» Brief
Your task is to repeat all of the material exactly.

━━━━

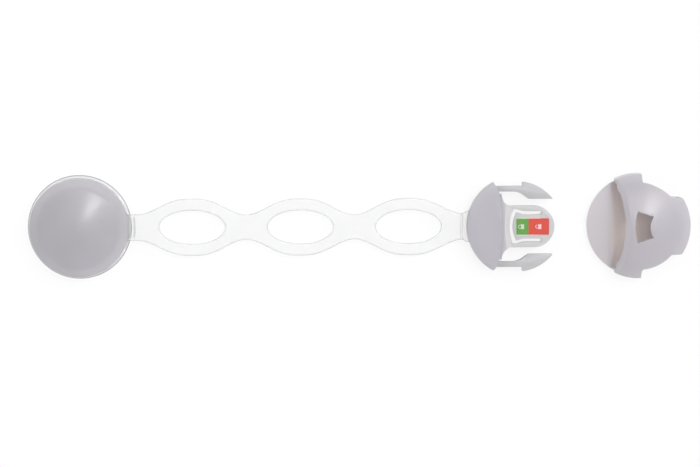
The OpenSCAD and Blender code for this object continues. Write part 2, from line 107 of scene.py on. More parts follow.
# The clear disc's drafted wall and inner ring, and the lug on it
TURN_STEPS = 128
DISC_FOOT, DISC_DRAFT, DISC_BEVEL = 0.2, 0.38, 0.1
RING_IN, RING_OUT, RING_TOP = 16.0, 17.5, 4.0
LUG_X, LUG_SINK, LUG_GAP = (17.4, 19.9), 0.1, 0.02
LUG_EDGE, LUG_STEPS = 0.3, 3
DISC_CREASE = 50

# The labels' borders and padlock signs; a sign's places are from its own middle
BORDER_W, BORDER_GAP = 0.42, 0.12
TAB_BORDER_END, TONGUE_BORDER_START = 179.1, 179.35
BORDER_LOW, BORDER_TOP = LABEL_TOP - 0.12, LABEL_TOP - 0.02
TONGUE_BORDER_LOW, TONGUE_BORDER_TOP = TONGUE_TOP - 0.05, TONGUE_TOP + 0.03
SIGN_LOW, SIGN_TOP = LABEL_TOP - 0.02, LABEL_TOP + 0.06
CLOSED_SIGN_X, OPEN_SIGN_X = GREEN_X + 1.65, RED_X + 3.65
LOCK_START, LOCK_END, LOCK_HALF_W = 0.1, 1.35, 0.95
SHACKLE_X, SHACKLE_IN, SHACKLE_OUT = -0.25, 0.5, 0.76
SHACKLE_STEPS, SHACKLE_LIFT = 12, 0.05

# Camera: its roll is in degrees, and what is nearer to it than CLIP_START, in metres, doesn't show
CAMERA_PLACE, CAMERA_TARGET, CAMERA_ROLL = (94.0, 87.0, 940.8), (105.4, -2.6, 5.0), -0.15
SENSOR_W, LENS, CLIP_START = 36, 124.15, 0.05

# Lamps: name, place, target and size in millimetres, power in watts, and spread in degrees
LAMP_COLOUR = (1.0, 0.99, 0.985)
LAMPS = [
    ("key", (172, 345, 1100), (-40, 0, 0), (205, 190), 0.077, 30),
    ("side", (900, 640, 900), (150, 0, 0), (320, 320), 1.3, 180),
    ("low", (621, 318, 1100), (240, 0, 0), (200, 190), 0.078, 30),
]

# Light from all round: its shade by height and by side, and below the horizon
SKY_STRENGTH = 1.83
SKY_BY_HEIGHT = [
    (0.0, (0.93, 0.93, 0.93)),
    (0.3, (0.67, 0.67, 0.68)),
    (0.6, (0.45, 0.45, 0.46)),
    (1.0, (0.27, 0.27, 0.28)),
]
SKY_BY_SIDE = [(0.0, (0.4, 0.39, 0.38)), (1.0, (1.0, 1.0, 1.0))]
BRIGHT_SIDE, SIDE_RANGE = (0.6, 0.8, 0), (-0.7, 0.3)
OVERHEAD_RANGE = (0.4, 0.75)
SKY_BELOW = (0.6, 0.6, 0.6, 1)
WHITE = (1, 1, 1, 1)

# Floor, in metres: the share of a straight look that passes it, its glow in a straight look and in
# a reflected or bent one, and its shade as it lights the object and in a reflected or bent look
FLOOR_HALF, FLOOR_Z = 3.0, -0.0001
FLOOR_PASS = 0.8
FLOOR_GLOW_SEEN, FLOOR_GLOW_BENT = 0.12, 0.81
FLOOR_SHADES = [(0.0, (0.86, 0.86, 0.86)), (1.0, (0.2, 0.2, 0.2))]


# Node helpers

def new_material(name):
    material = bpy.data.materials.new(name)
    material.use_nodes = True
    tree = material.node_tree
    shader = next(n for n in tree.nodes if n.type == "BSDF_PRINCIPLED")
    return material, tree, shader


def add(tree, kind, **values):
    """A new node, with its settings and the values of its inputs by name."""
    node = tree.nodes.new(kind)
    for key, value in values.items():
        if hasattr(node, key):
            setattr(node, key, value)
        else:
            node.inputs[key].default_value = value
    return node


def set_inputs(node, values):
    for key, value in values.items():
        node.inputs[key].default_value = value


def noise(tree, scale, detail, stretch=(1, 1, 1)):
    """Noise in object space, so that it stays on the piece."""
    place = add(tree, "ShaderNodeTexCoord")
    mapping = add(tree, "ShaderNodeMapping", Scale=stretch)
    texture = add(tree, "ShaderNodeTexNoise", Scale=scale, Detail=detail)
    tree.links.new(place.outputs["Object"], mapping.inputs["Vector"])
    tree.links.new(mapping.outputs["Vector"], texture.inputs["Vector"])
    return texture.outputs["Fac"]


def ramp(tree, source, stops):
    """Colour ramp whose stops are (place, colour)."""
    node = add(tree, "ShaderNodeValToRGB")
    while len(node.color_ramp.elements) < len(stops):
        node.color_ramp.elements.new(1.0)
    for element, (place, colour) in zip(node.color_ramp.elements, stops):
        element.position = place
        element.color = (*colour, 1.0)
    tree.links.new(source, node.inputs["Fac"])
    return node.outputs["Color"]


def mottled(tree, source, shades, share):
    """Two shades, which blend over the middle share of the source."""
    return ramp(tree, source, [(0.5 - share / 2, shades[0]), (0.5 + share / 2, shades[1])])


def mapped(tree, source, start, end, at_start=0.0, at_end=1.0):
    """A value that goes evenly from at_start to at_end while the source goes from start to end,
    and no further."""
    node = add(tree, "ShaderNodeMapRange")
    set_inputs(node, {"From Min": start, "From Max": end, "To Min": at_start, "To Max": at_end})
    tree.links.new(source, node.inputs["Value"])
    return node.outputs["Result"]


def mixed(tree, factor, first, second, blend="MIX"):
    """Two colours mixed by a factor. Each of the three is a socket or a value."""
    node = add(tree, "ShaderNodeMix", data_type="RGBA", blend_type=blend)
    sockets = {item.identifier: item for item in (*node.inputs, *node.outputs)}
    if isinstance(factor, float):
        sockets["Factor_Float"].default_value = factor
    else:
        tree.links.new(factor, sockets["Factor_Float"])
    for key, colour in (("A_Color", first), ("B_Color", second)):
        if isinstance(colour, tuple):
            sockets[key].default_value = colour
        else:
            tree.links.new(colour, sockets[key])
    return sockets["Result_Color"]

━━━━

» Exercise response
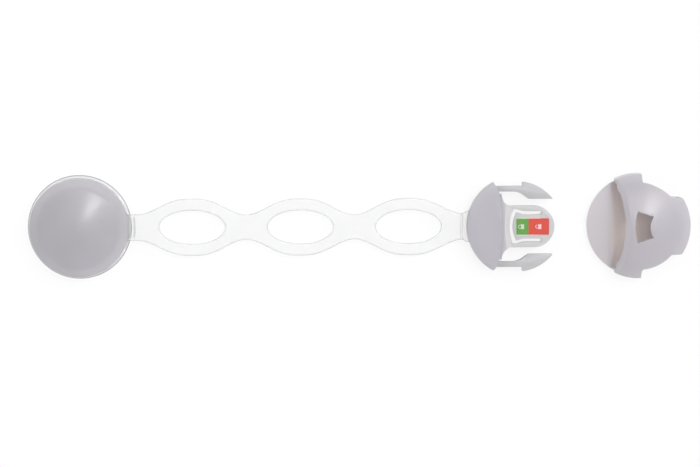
The OpenSCAD and Blender code for this object continues. Write part 2, from line 107 of scene.py on. More parts follow.
# The clear disc's drafted wall and inner ring, and the lug on it
TURN_STEPS = 128
DISC_FOOT, DISC_DRAFT, DISC_BEVEL = 0.2, 0.38, 0.1
RING_IN, RING_OUT, RING_TOP = 16.0, 17.5, 4.0
LUG_X, LUG_SINK, LUG_GAP = (17.4, 19.9), 0.1, 0.02
LUG_EDGE, LUG_STEPS = 0.3, 3
DISC_CREASE = 50

# The labels' borders and padlock signs; a sign's places are from its own middle
BORDER_W, BORDER_GAP = 0.42, 0.12
TAB_BORDER_END, TONGUE_BORDER_START = 179.1, 179.35
BORDER_LOW, BORDER_TOP = LABEL_TOP - 0.12, LABEL_TOP - 0.02
TONGUE_BORDER_LOW, TONGUE_BORDER_TOP = TONGUE_TOP - 0.05, TONGUE_TOP + 0.03
SIGN_LOW, SIGN_TOP = LABEL_TOP - 0.02, LABEL_TOP + 0.06
CLOSED_SIGN_X, OPEN_SIGN_X = GREEN_X + 1.65, RED_X + 3.65
LOCK_START, LOCK_END, LOCK_HALF_W = 0.1, 1.35, 0.95
SHACKLE_X, SHACKLE_IN, SHACKLE_OUT = -0.25, 0.5, 0.76
SHACKLE_STEPS, SHACKLE_LIFT = 12, 0.05

# Camera: its roll is in degrees, and what is nearer to it than CLIP_START, in metres, doesn't show
CAMERA_PLACE, CAMERA_TARGET, CAMERA_ROLL = (94.0, 87.0, 940.8), (105.4, -2.6, 5.0), -0.15
SENSOR_W, LENS, CLIP_START = 36, 124.15, 0.05

# Lamps: name, place, target and size in millimetres, power in watts, and spread in degrees
LAMP_COLOUR = (1.0, 0.99, 0.985)
LAMPS = [
    ("key", (172, 345, 1100), (-40, 0, 0), (205, 190), 0.077, 30),
    ("side", (900, 640, 900), (150, 0, 0), (320, 320), 1.3, 180),
    ("low", (621, 318, 1100), (240, 0, 0), (200, 190), 0.078, 30),
]

# Light from all round: its shade by height and by side, and below the horizon
SKY_STRENGTH = 1.83
SKY_BY_HEIGHT = [
    (0.0, (0.93, 0.93, 0.93)),
    (0.3, (0.67, 0.67, 0.68)),
    (0.6, (0.45, 0.45, 0.46)),
    (1.0, (0.27, 0.27, 0.28)),
]
SKY_BY_SIDE = [(0.0, (0.4, 0.39, 0.38)), (1.0, (1.0, 1.0, 1.0))]
BRIGHT_SIDE, SIDE_RANGE = (0.6, 0.8, 0), (-0.7, 0.3)
OVERHEAD_RANGE = (0.4, 0.75)
SKY_BELOW = (0.6, 0.6, 0.6, 1)
WHITE = (1, 1, 1, 1)

# Floor, in metres: the share of a straight look that passes it, its glow in a straight look and in
# a reflected or bent one, and its shade as it lights the object and in a reflected or bent look
FLOOR_HALF, FLOOR_Z = 3.0, -0.0001
FLOOR_PASS = 0.8
FLOOR_GLOW_SEEN, FLOOR_GLOW_BENT = 0.12, 0.81
FLOOR_SHADES = [(0.0, (0.86, 0.86, 0.86)), (1.0, (0.2, 0.2, 0.2))]


# Node helpers

def new_material(name):
    material = bpy.data.materials.new(name)
    material.use_nodes = True
    tree = material.node_tree
    shader = next(n for n in tree.nodes if n.type == "BSDF_PRINCIPLED")
    return material, tree, shader


def add(tree, kind, **values):
    """A new node, with its settings and the values of its inputs by name."""
    node = tree.nodes.new(kind)
    for key, value in values.items():
        if hasattr(node, key):
            setattr(node, key, value)
        else:
            node.inputs[key].default_value = value
    return node


def set_inputs(node, values):
    for key, value in values.items():
        node.inputs[key].default_value = value


def noise(tree, scale, detail, stretch=(1, 1, 1)):
    """Noise in object space, so that it stays on the piece."""
    place = add(tree, "ShaderNodeTexCoord")
    mapping = add(tree, "ShaderNodeMapping", Scale=stretch)
    texture = add(tree, "ShaderNodeTexNoise", Scale=scale, Detail=detail)
    tree.links.new(place.outputs["Object"], mapping.inputs["Vector"])
    tree.links.new(mapping.outputs["Vector"], texture.inputs["Vector"])
    return texture.outputs["Fac"]


def ramp(tree, source, stops):
    """Colour ramp whose stops are (place, colour)."""
    node = add(tree, "ShaderNodeValToRGB")
    while len(node.color_ramp.elements) < len(stops):
        node.color_ramp.elements.new(1.0)
    for element, (place, colour) in zip(node.color_ramp.elements, stops):
        element.position = place
        element.color = (*colour, 1.0)
    tree.links.new(source, node.inputs["Fac"])
    return node.outputs["Color"]


def mottled(tree, source, shades, share):
    """Two shades, which blend over the middle share of the source."""
    return ramp(tree, source, [(0.5 - share / 2, shades[0]), (0.5 + share / 2, shades[1])])


def mapped(tree, source, start, end, at_start=0.0, at_end=1.0):
    """A value that goes evenly from at_start to at_end while the source goes from start to end,
    and no further."""
    node = add(tree, "ShaderNodeMapRange")
    set_inputs(node, {"From Min": start, "From Max": end, "To Min": at_start, "To Max": at_end})
    tree.links.new(source, node.inputs["Value"])
    return node.outputs["Result"]


def mixed(tree, factor, first, second, blend="MIX"):
    """Two colours mixed by a factor. Each of the three is a socket or a value."""
    node = add(tree, "ShaderNodeMix", data_type="RGBA", blend_type=blend)
    sockets = {item.identifier: item for item in (*node.inputs, *node.outputs)}
    if isinstance(factor, float):
        sockets["Factor_Float"].default_value = factor
    else:
        tree.links.new(factor, sockets["Factor_Float"])
    for key, colour in (("A_Color", first), ("B_Color", second)):
        if isinstance(colour, tuple):
            sockets[key].default_value = colour
        else:
            tree.links.new(colour, sockets[key])
    return sockets["Result_Color"]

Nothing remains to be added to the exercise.